Il giardino dei pavoni bianchi è silenzoso di verde.
Come il
Parco che quieta Villa Magnani. Qui si viene a trovare l’arte come si fa con
gli amici. Ma lui, di piu’, amava la
musica. Luigi Magnani, professore e letterato, il cui nome rimanda alle tele che
affollano le pareti di quella che è stata la sua splendida casa, di più subiva e sognava le
armonie dei capricci musicali.
Originario di Reggio
Emilia, dove era nato nel 1906 da Giuseppe ed Eugenia Rocca, laureatosi a 23
anni in Lettere moderne, scrive d’arte e di scultura, appunta idee per romanzi
autobiografici, tiene conferenze, collabora persino ad alcune voci della
celeberrima Treccani...e intanto compone.
“I canti di Michelangelo” per voce e pianoforte ; “I cori della
Passione”, per voci sole; “La Pavane”; “La passacaglia”; “L’oratorio di
Emmaus”, che verrà eseguito al Teatro Communale di Firenze, il 28 marzo 1943,
durante un concerto sinfonico diretto da Carlo Zecchi, e replicato una sola
volta il 4 aprile a Roma.
Debutto in sordina,
per una passione segreta. e appena d’imbarazzo, come un’amante. A Roma, dove
negli anni ‘50 trascorrerà gran parte del suo tempo, alternerà all’insegnamento
universitario concerti che terrà li
stesso, nel salotto di casa. Anche il
suo amore per la poesia inizia a venarsi di quest’altra passione. Pubblica
saggi come Goethe e Mozart, Prolegomeni e Beethoven, Mallarmè e i miti della
musica, tiene conferenze e cura trasmissioni RAI (Proust e la musica). Di lui
dicono :”Se c’è uno che sarebbe in grado di riuscire a spiegare alla gente
come si possa godere sibariticamente la musica di Hindemith o
Schonberg, questo è proprio di Luigi Magnani”.
Proprio lui, Luigi Magnani, che parla e scrive di
Michelangelo, che collezziona Raffaello
e Morandi, che protegge dai troppi sguardi l’oro delicatoe splendido di una
madonna del ‘400 di Pietro di Giovanni
Ambrosi.
Niente di strano, allora, se a 62 anni dcide di partecipare
ad un concorso per la cattedra di storia della musica all’Università di Pavia.

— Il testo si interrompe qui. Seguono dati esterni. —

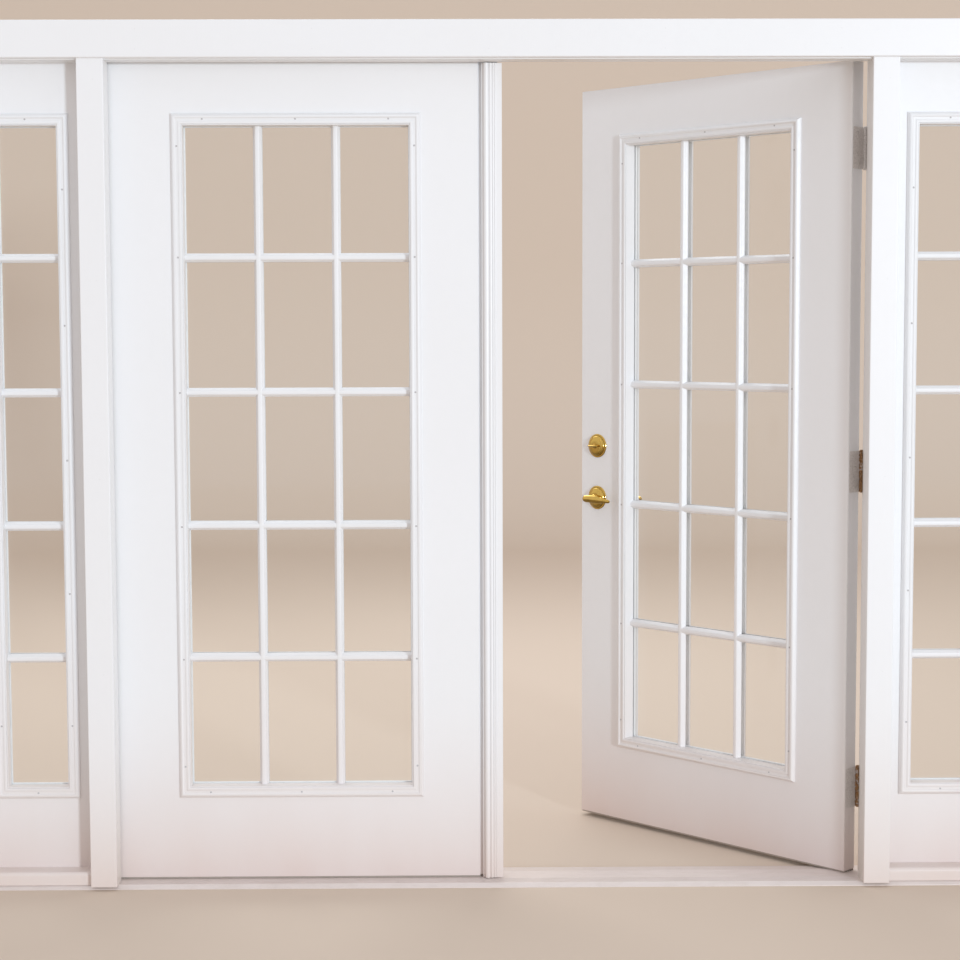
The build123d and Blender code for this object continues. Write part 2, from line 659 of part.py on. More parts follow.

Senza successo. Non è lì che deve cercarlo. Lo avrà, ma con un
libro, nel ‘73: “Il nipote di
Beethoven” pubblicato da Einaudi, che vince il Campiello e da cui viene tratto
un film. E’ l’anno della cittadinanza onoraria
conferitagli dal Comune di Parma. I giorni in cui Mamiano diventa sempre più la sua residenza, la sua casa. Quella
villa di campagna dove giungono onorificenze ed amici, dove raccoglie ed
assomma i suoi gusti e le sue scelte.
L’arte,il verde (nel ‘79 gli viene conferito il premio mondiale per l’ecologia)
...e naturalmente la musica. Come avesse
voluto colmare, con essa, le assenze di uomini
e di suoni dei polverosi schizzi di Morandi. Coome avesse voluto dire
che accanto al Goya e al Durer, a Monet o al Lippi, c’era anche, ed era sua,
quell’algida e provocatoria Tersicore del Canova. Che, insomma, anche questa Musa ha lasciato.
La Fondazione Magnani Rocca è oggi un Museo attivo e conosciuto. prestigioso e discreto nelle iniziative, elegante
nelle scelte e nei particolari, è
frequentato con costante regolarità da visitatori italiani e stranieri. Numerosissimi a tratti,
per le Mostre di grande richiamo: di grandi artisti o di grandi collezioni,
perchè questi sono i due motivi conduttori delle iniziative. In ideale continuità
con ciò che Magnani aveva iniziato. Come si farebbe per un amico. Perchè qui si
viene a trovare l’arte come si fa con gli amici: a casa del professore. Anche
se lui avrebbe preferito si dicesse “a casa del maestro”.